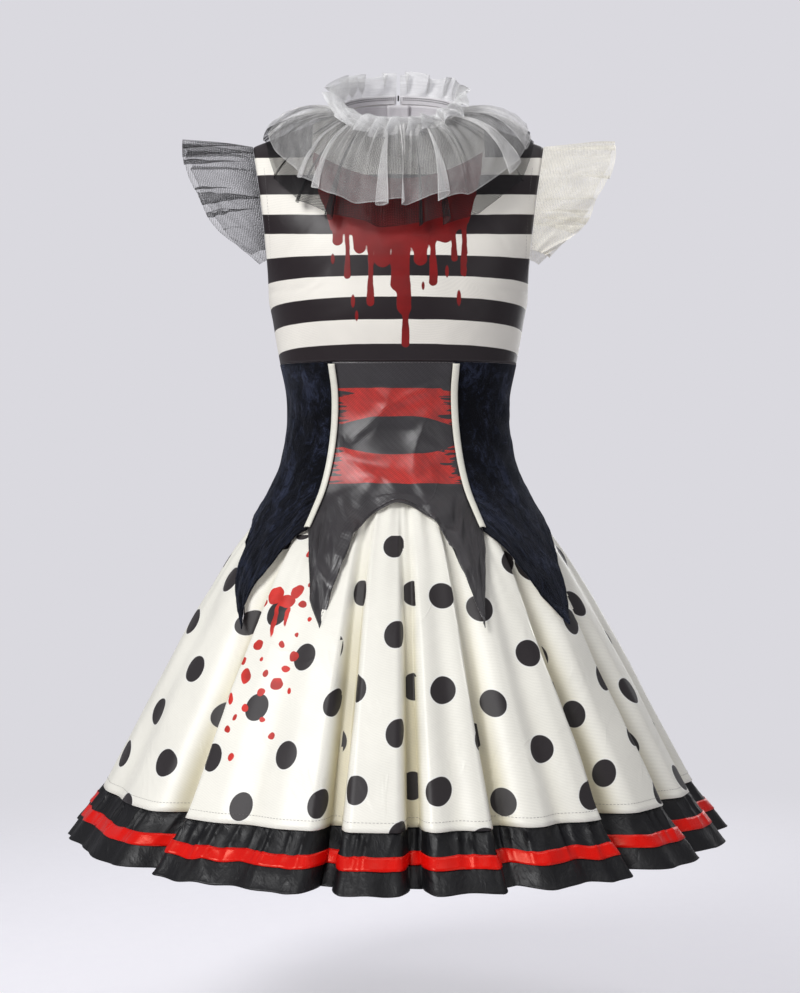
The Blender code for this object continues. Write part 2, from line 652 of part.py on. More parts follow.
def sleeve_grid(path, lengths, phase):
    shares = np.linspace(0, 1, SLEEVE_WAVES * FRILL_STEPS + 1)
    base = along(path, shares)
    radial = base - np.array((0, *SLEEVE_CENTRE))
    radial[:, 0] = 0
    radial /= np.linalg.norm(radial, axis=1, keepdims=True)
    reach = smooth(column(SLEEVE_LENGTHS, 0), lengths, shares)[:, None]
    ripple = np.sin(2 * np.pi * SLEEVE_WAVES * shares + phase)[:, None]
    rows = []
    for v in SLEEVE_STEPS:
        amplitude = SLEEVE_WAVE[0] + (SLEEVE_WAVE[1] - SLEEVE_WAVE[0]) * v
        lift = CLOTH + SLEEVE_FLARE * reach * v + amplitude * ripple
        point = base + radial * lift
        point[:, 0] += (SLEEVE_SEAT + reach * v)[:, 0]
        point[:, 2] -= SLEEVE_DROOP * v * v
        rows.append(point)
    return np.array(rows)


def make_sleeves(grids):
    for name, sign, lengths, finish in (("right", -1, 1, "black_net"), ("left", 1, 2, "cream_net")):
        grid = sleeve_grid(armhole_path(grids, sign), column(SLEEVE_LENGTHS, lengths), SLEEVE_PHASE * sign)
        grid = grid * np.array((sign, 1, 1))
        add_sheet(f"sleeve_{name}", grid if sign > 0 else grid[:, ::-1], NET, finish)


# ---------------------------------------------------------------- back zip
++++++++
### What you are asked to do
Extract the data exactly as given.

### Written solution
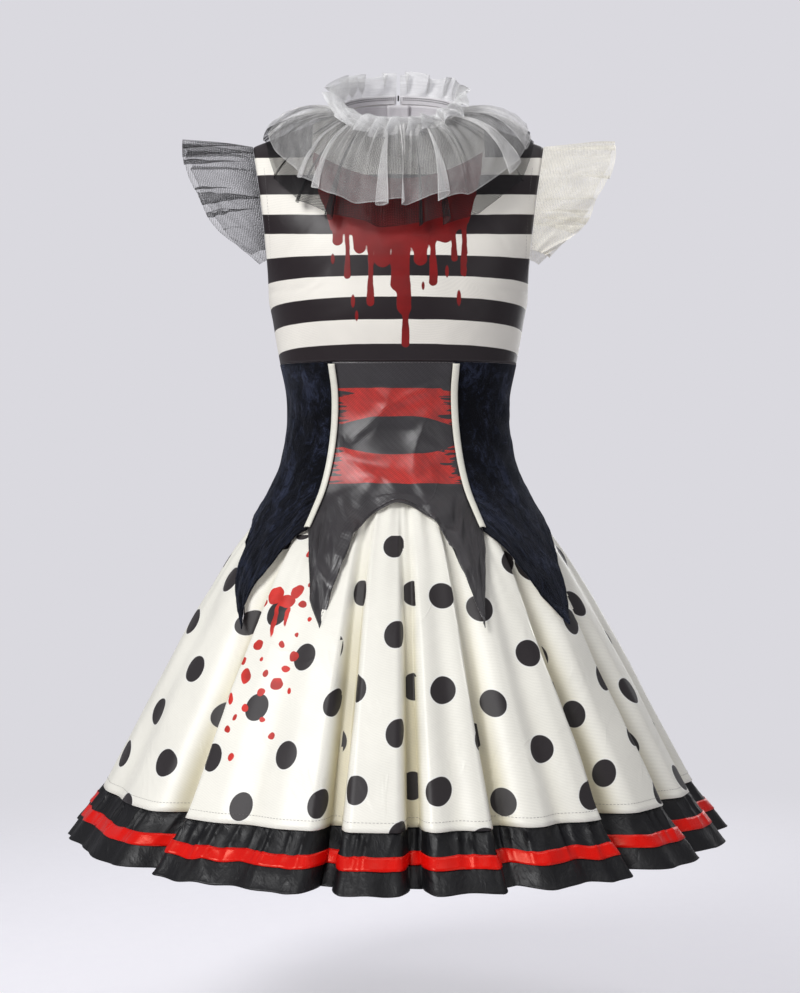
The Blender code for this object continues. Write part 2, from line 652 of part.py on. More parts follow.
def sleeve_grid(path, lengths, phase):
    shares = np.linspace(0, 1, SLEEVE_WAVES * FRILL_STEPS + 1)
    base = along(path, shares)
    radial = base - np.array((0, *SLEEVE_CENTRE))
    radial[:, 0] = 0
    radial /= np.linalg.norm(radial, axis=1, keepdims=True)
    reach = smooth(column(SLEEVE_LENGTHS, 0), lengths, shares)[:, None]
    ripple = np.sin(2 * np.pi * SLEEVE_WAVES * shares + phase)[:, None]
    rows = []
    for v in SLEEVE_STEPS:
        amplitude = SLEEVE_WAVE[0] + (SLEEVE_WAVE[1] - SLEEVE_WAVE[0]) * v
        lift = CLOTH + SLEEVE_FLARE * reach * v + amplitude * ripple
        point = base + radial * lift
        point[:, 0] += (SLEEVE_SEAT + reach * v)[:, 0]
        point[:, 2] -= SLEEVE_DROOP * v * v
        rows.append(point)
    return np.array(rows)


def make_sleeves(grids):
    for name, sign, lengths, finish in (("right", -1, 1, "black_net"), ("left", 1, 2, "cream_net")):
        grid = sleeve_grid(armhole_path(grids, sign), column(SLEEVE_LENGTHS, lengths), SLEEVE_PHASE * sign)
        grid = grid * np.array((sign, 1, 1))
        add_sheet(f"sleeve_{name}", grid if sign > 0 else grid[:, ::-1], NET, finish)


# ---------------------------------------------------------------- back zip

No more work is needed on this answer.